The records should be written out in full, with nothing altered.

> RECORDS PROVIDED:
--

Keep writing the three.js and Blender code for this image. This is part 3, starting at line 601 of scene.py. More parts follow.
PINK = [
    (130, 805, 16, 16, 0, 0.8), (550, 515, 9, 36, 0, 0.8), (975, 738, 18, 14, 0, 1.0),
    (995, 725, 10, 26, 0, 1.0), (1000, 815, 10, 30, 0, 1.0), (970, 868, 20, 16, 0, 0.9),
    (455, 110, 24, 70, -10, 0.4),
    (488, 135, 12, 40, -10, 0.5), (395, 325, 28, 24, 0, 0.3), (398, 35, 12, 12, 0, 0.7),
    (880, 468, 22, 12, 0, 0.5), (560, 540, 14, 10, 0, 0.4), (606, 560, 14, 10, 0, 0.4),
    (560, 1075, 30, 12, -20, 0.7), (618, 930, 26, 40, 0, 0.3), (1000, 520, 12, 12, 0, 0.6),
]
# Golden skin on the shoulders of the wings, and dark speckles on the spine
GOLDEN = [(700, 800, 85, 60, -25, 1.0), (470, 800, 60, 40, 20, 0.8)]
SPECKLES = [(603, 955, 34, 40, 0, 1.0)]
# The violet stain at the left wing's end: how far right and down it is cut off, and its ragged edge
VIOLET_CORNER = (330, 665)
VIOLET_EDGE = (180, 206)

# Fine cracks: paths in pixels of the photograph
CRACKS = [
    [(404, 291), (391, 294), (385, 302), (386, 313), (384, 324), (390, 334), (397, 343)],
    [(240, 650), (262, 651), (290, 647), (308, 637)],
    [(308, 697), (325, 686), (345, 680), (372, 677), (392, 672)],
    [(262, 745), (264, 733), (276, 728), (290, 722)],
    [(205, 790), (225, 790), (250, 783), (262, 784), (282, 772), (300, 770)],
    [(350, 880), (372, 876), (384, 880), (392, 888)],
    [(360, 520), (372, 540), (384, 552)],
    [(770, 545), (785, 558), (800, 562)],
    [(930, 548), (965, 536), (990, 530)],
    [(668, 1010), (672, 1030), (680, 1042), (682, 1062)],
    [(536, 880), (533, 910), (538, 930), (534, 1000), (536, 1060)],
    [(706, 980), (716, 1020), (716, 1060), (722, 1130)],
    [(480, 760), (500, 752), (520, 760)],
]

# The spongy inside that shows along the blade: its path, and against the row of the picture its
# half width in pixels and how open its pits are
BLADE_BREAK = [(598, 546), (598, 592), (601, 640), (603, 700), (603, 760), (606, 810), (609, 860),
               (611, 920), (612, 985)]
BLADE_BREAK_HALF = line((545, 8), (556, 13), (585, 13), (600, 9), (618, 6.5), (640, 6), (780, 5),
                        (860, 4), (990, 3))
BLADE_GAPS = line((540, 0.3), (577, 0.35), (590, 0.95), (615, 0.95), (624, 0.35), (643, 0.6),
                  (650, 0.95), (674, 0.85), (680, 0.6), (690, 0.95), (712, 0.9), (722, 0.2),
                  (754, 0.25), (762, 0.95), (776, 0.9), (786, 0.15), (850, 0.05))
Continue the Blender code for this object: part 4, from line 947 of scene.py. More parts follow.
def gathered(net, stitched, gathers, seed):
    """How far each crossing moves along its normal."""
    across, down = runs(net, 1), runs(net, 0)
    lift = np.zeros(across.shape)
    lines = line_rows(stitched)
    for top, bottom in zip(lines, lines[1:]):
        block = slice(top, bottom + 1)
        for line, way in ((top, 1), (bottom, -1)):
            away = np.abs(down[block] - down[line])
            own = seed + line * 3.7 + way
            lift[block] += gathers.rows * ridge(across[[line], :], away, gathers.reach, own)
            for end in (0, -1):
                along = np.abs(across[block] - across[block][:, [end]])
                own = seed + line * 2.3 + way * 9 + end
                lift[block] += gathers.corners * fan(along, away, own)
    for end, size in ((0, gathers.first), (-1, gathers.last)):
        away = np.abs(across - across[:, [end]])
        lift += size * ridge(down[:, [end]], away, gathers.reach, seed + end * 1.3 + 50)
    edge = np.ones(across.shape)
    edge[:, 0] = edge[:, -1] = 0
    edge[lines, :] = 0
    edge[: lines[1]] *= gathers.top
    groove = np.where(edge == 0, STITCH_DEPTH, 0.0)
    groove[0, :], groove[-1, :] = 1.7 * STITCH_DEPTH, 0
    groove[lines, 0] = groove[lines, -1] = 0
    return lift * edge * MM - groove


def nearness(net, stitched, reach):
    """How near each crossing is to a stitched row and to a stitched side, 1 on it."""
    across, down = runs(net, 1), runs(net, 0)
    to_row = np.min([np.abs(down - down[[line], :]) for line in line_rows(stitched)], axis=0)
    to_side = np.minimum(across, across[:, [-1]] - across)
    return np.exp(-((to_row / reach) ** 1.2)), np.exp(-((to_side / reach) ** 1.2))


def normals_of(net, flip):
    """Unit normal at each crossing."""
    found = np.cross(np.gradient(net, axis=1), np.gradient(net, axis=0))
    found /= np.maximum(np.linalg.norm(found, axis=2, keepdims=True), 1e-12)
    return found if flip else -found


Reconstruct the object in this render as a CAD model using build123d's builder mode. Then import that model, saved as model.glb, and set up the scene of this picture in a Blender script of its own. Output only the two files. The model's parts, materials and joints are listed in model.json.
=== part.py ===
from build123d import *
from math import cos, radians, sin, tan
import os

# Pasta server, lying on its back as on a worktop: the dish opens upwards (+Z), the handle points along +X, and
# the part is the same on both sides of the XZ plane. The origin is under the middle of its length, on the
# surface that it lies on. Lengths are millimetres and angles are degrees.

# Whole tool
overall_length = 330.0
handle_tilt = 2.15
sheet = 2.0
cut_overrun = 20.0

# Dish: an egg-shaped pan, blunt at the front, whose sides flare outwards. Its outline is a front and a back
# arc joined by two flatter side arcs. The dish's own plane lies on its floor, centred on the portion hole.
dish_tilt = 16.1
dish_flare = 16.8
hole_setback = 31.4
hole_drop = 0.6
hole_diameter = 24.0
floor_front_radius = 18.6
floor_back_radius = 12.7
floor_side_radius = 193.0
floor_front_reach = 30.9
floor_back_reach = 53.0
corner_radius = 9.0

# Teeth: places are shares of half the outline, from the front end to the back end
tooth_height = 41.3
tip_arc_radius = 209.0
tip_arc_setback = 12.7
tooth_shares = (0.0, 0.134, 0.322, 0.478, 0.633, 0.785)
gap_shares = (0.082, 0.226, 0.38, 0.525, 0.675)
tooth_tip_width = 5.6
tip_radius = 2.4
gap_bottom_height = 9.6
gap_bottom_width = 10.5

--

> FINAL ANSWER:
Keep writing the three.js and Blender code for this image. This is part 3, starting at line 601 of scene.py. More parts follow.
PINK = [
    (130, 805, 16, 16, 0, 0.8), (550, 515, 9, 36, 0, 0.8), (975, 738, 18, 14, 0, 1.0),
    (995, 725, 10, 26, 0, 1.0), (1000, 815, 10, 30, 0, 1.0), (970, 868, 20, 16, 0, 0.9),
    (455, 110, 24, 70, -10, 0.4),
    (488, 135, 12, 40, -10, 0.5), (395, 325, 28, 24, 0, 0.3), (398, 35, 12, 12, 0, 0.7),
    (880, 468, 22, 12, 0, 0.5), (560, 540, 14, 10, 0, 0.4), (606, 560, 14, 10, 0, 0.4),
    (560, 1075, 30, 12, -20, 0.7), (618, 930, 26, 40, 0, 0.3), (1000, 520, 12, 12, 0, 0.6),
]
# Golden skin on the shoulders of the wings, and dark speckles on the spine
GOLDEN = [(700, 800, 85, 60, -25, 1.0), (470, 800, 60, 40, 20, 0.8)]
SPECKLES = [(603, 955, 34, 40, 0, 1.0)]
# The violet stain at the left wing's end: how far right and down it is cut off, and its ragged edge
VIOLET_CORNER = (330, 665)
VIOLET_EDGE = (180, 206)

# Fine cracks: paths in pixels of the photograph
CRACKS = [
    [(404, 291), (391, 294), (385, 302), (386, 313), (384, 324), (390, 334), (397, 343)],
    [(240, 650), (262, 651), (290, 647), (308, 637)],
    [(308, 697), (325, 686), (345, 680), (372, 677), (392, 672)],
    [(262, 745), (264, 733), (276, 728), (290, 722)],
    [(205, 790), (225, 790), (250, 783), (262, 784), (282, 772), (300, 770)],
    [(350, 880), (372, 876), (384, 880), (392, 888)],
    [(360, 520), (372, 540), (384, 552)],
    [(770, 545), (785, 558), (800, 562)],
    [(930, 548), (965, 536), (990, 530)],
    [(668, 1010), (672, 1030), (680, 1042), (682, 1062)],
    [(536, 880), (533, 910), (538, 930), (534, 1000), (536, 1060)],
    [(706, 980), (716, 1020), (716, 1060), (722, 1130)],
    [(480, 760), (500, 752), (520, 760)],
]

# The spongy inside that shows along the blade: its path, and against the row of the picture its
# half width in pixels and how open its pits are
BLADE_BREAK = [(598, 546), (598, 592), (601, 640), (603, 700), (603, 760), (606, 810), (609, 860),
               (611, 920), (612, 985)]
BLADE_BREAK_HALF = line((545, 8), (556, 13), (585, 13), (600, 9), (618, 6.5), (640, 6), (780, 5),
                        (860, 4), (990, 3))
BLADE_GAPS = line((540, 0.3), (577, 0.35), (590, 0.95), (615, 0.95), (624, 0.35), (643, 0.6),
                  (650, 0.95), (674, 0.85), (680, 0.6), (690, 0.95), (712, 0.9), (722, 0.2),
                  (754, 0.25), (762, 0.95), (776, 0.9), (786, 0.15), (850, 0.05))
Continue the Blender code for this object: part 4, from line 947 of scene.py. More parts follow.
def gathered(net, stitched, gathers, seed):
    """How far each crossing moves along its normal."""
    across, down = runs(net, 1), runs(net, 0)
    lift = np.zeros(across.shape)
    lines = line_rows(stitched)
    for top, bottom in zip(lines, lines[1:]):
        block = slice(top, bottom + 1)
        for line, way in ((top, 1), (bottom, -1)):
            away = np.abs(down[block] - down[line])
            own = seed + line * 3.7 + way
            lift[block] += gathers.rows * ridge(across[[line], :], away, gathers.reach, own)
            for end in (0, -1):
                along = np.abs(across[block] - across[block][:, [end]])
                own = seed + line * 2.3 + way * 9 + end
                lift[block] += gathers.corners * fan(along, away, own)
    for end, size in ((0, gathers.first), (-1, gathers.last)):
        away = np.abs(across - across[:, [end]])
        lift += size * ridge(down[:, [end]], away, gathers.reach, seed + end * 1.3 + 50)
    edge = np.ones(across.shape)
    edge[:, 0] = edge[:, -1] = 0
    edge[lines, :] = 0
    edge[: lines[1]] *= gathers.top
    groove = np.where(edge == 0, STITCH_DEPTH, 0.0)
    groove[0, :], groove[-1, :] = 1.7 * STITCH_DEPTH, 0
    groove[lines, 0] = groove[lines, -1] = 0
    return lift * edge * MM - groove


def nearness(net, stitched, reach):
    """How near each crossing is to a stitched row and to a stitched side, 1 on it."""
    across, down = runs(net, 1), runs(net, 0)
    to_row = np.min([np.abs(down - down[[line], :]) for line in line_rows(stitched)], axis=0)
    to_side = np.minimum(across, across[:, [-1]] - across)
    return np.exp(-((to_row / reach) ** 1.2)), np.exp(-((to_side / reach) ** 1.2))


def normals_of(net, flip):
    """Unit normal at each crossing."""
    found = np.cross(np.gradient(net, axis=1), np.gradient(net, axis=0))
    found /= np.maximum(np.linalg.norm(found, axis=2, keepdims=True), 1e-12)
    return found if flip else -found


Reconstruct the object in this render as a CAD model using build123d's builder mode. Then import that model, saved as model.glb, and set up the scene of this picture in a Blender script of its own. Output only the two files. The model's parts, materials and joints are listed in model.json.
=== part.py ===
from build123d import *
from math import cos, radians, sin, tan
import os

# Pasta server, lying on its back as on a worktop: the dish opens upwards (+Z), the handle points along +X, and
# the part is the same on both sides of the XZ plane. The origin is under the middle of its length, on the
# surface that it lies on. Lengths are millimetres and angles are degrees.

# Whole tool
overall_length = 330.0
handle_tilt = 2.15
sheet = 2.0
cut_overrun = 20.0

# Dish: an egg-shaped pan, blunt at the front, whose sides flare outwards. Its outline is a front and a back
# arc joined by two flatter side arcs. The dish's own plane lies on its floor, centred on the portion hole.
dish_tilt = 16.1
dish_flare = 16.8
hole_setback = 31.4
hole_drop = 0.6
hole_diameter = 24.0
floor_front_radius = 18.6
floor_back_radius = 12.7
floor_side_radius = 193.0
floor_front_reach = 30.9
floor_back_reach = 53.0
corner_radius = 9.0

# Teeth: places are shares of half the outline, from the front end to the back end
tooth_height = 41.3
tip_arc_radius = 209.0
tip_arc_setback = 12.7
tooth_shares = (0.0, 0.134, 0.322, 0.478, 0.633, 0.785)
gap_shares = (0.082, 0.226, 0.38, 0.525, 0.675)
tooth_tip_width = 5.6
tip_radius = 2.4
gap_bottom_height = 9.6
gap_bottom_width = 10.5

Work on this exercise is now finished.